The Flynn court added that, though the plaintiff's complaint was couched in conclusionary terms, for *245 the purposes of the motion to dismiss it sufficiently stated a cause of action.

In the instant case, plaintiff's complaint alleged existence of an implied contract and recognition of this contract by defendant through informative phone calls to plaintiff. While these allegations of implied contract were expressed in conclusionary terms, we find, as in the Flynn Case, supra, that they sufficiently state a cause of action to enable the plaintiff to avoid summary judgment. We leave for trial court determination the question of whether plaintiff can produce sufficient evidence of the implied contract to avoid a directed verdict.

Assuming truth of plaintiff's allegations of existence of an implied contract, breach of such contract causing mental anguish results in recoverable damages.

The order granting the motion to dismiss is vacated and the case is remanded for hearing. Costs to appellant.

All concurred.

NOTES

[1] Personal contracts such as involved in Stewart v.
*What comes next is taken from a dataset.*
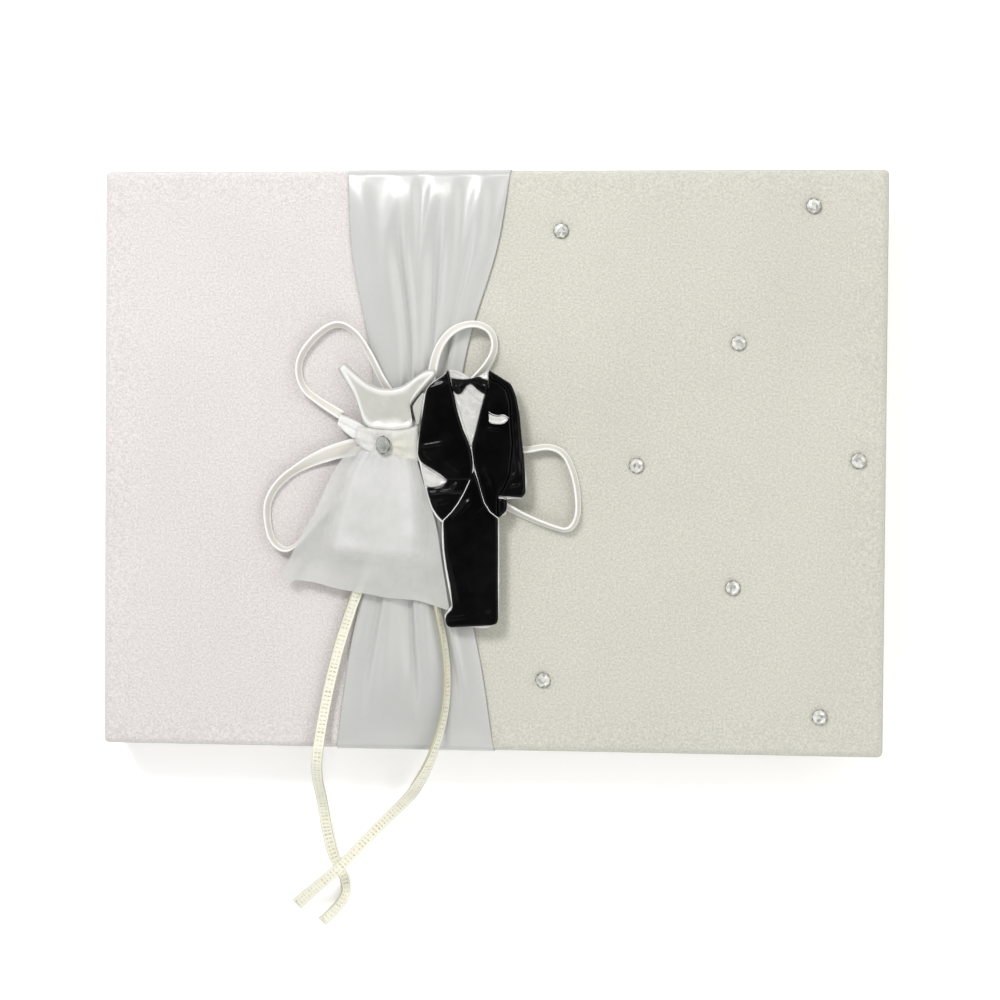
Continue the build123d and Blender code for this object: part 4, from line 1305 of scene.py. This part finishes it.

Rudner (1957), 349 Mich. 459, and in the instant case should be contrasted with commercial contracts such as involved in Jankowski v. Mazzotta (1967), 7 Mich. App. 483.

[2] See, generally, State Mutual Cyclone Insurance Company v. O & A Electric Cooperative (1968), 381 Mich. 318, 325 (where the Court in a statute of limitations issue refused to distinguish between actions on express and on implied contracts).

[3] See Brabant v. Michigan Consolidated Gas Company (1965), 2 Mich. App. 107 (where this Court looked to whether either an express or an implied contract existed in determining if damages for mental anguish were recoverable).